━━━━━ DATA PROVIDED

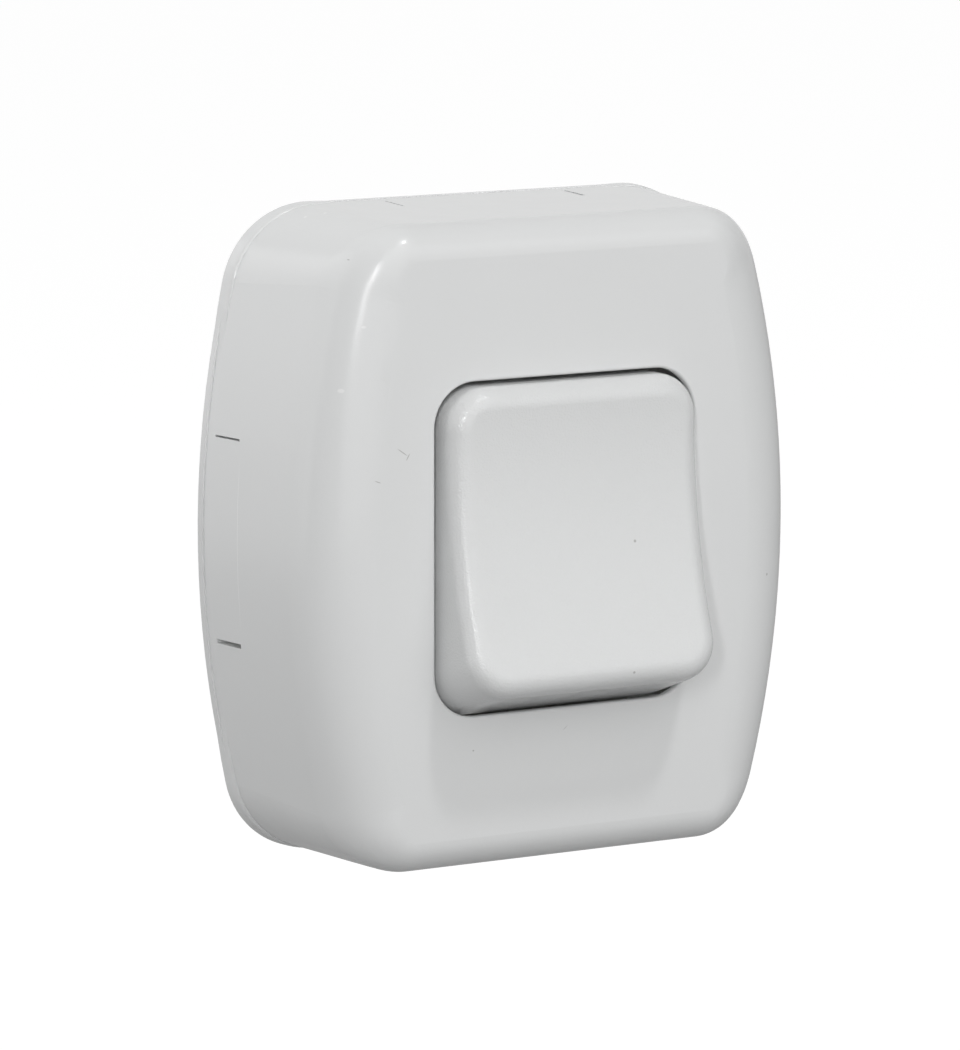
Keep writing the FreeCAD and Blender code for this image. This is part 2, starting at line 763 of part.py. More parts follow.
# half sizes of the rocker where it passes the cover's front, and how they grow towards its skirt
rocker_x = S.opening_width / 2 - S.rocker_gap
rocker_z = S.opening_height / 2 - S.rocker_end_gap
cover_line = S.case_depth - S.pivot_depth


def rocker_half(at, inset=ZERO):
    """Half width and half height of the rocker's walls at a distance in front of its axis."""
    behind = cover_line - at
    width = rocker_x + behind * tangent(S.rocker_side_draft) - inset
    height = rocker_z + behind * tangent(S.rocker_draft) - inset
    return width, height


def rocker_form(label, top, inset=ZERO):
    """A block with the rocker's four leaning walls, from its skirt to a distance in front."""
    low = -S.rocker_skirt
    (near_x, near_z), (far_x, far_z) = rocker_half(low, inset), rocker_half(top, inset)
    sides = leaning(label + "Sides", "XY_Plane", [(low, near_x), (top, far_x)], near_z * 3)
    ends = leaning(label + "Ends", "YZ_Plane", [(low, near_z), (top, far_z)], near_x * 3)
    return intersect(label + "Form", [sides, ends])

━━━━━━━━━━

• [GIVEN EXERCISE]:
Set down verbatim only the lines between the start of the data above and the line with "return width, height", both boundaries included.

• [ANSWER BELOW]:
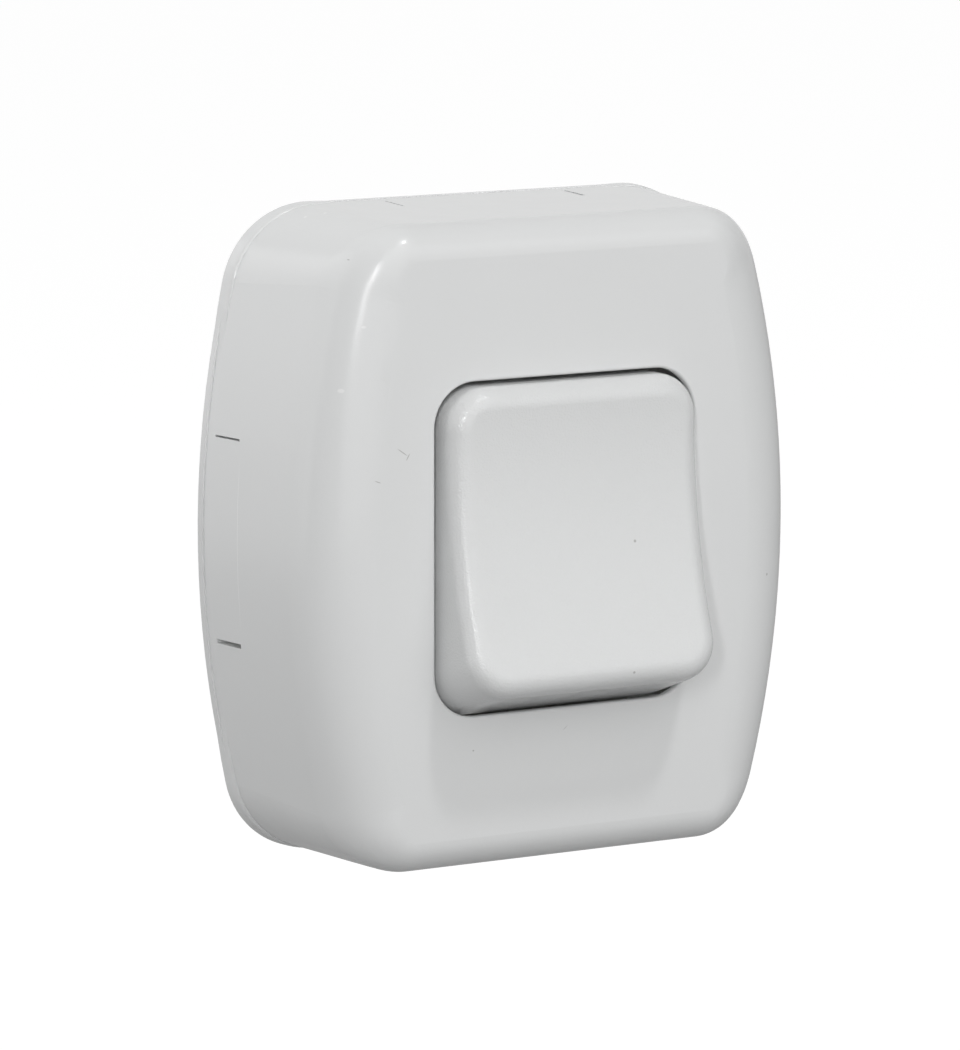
Keep writing the FreeCAD and Blender code for this image. This is part 2, starting at line 763 of part.py. More parts follow.
# half sizes of the rocker where it passes the cover's front, and how they grow towards its skirt
rocker_x = S.opening_width / 2 - S.rocker_gap
rocker_z = S.opening_height / 2 - S.rocker_end_gap
cover_line = S.case_depth - S.pivot_depth


def rocker_half(at, inset=ZERO):
    """Half width and half height of the rocker's walls at a distance in front of its axis."""
    behind = cover_line - at
    width = rocker_x + behind * tangent(S.rocker_side_draft) - inset
    height = rocker_z + behind * tangent(S.rocker_draft) - inset
    return width, height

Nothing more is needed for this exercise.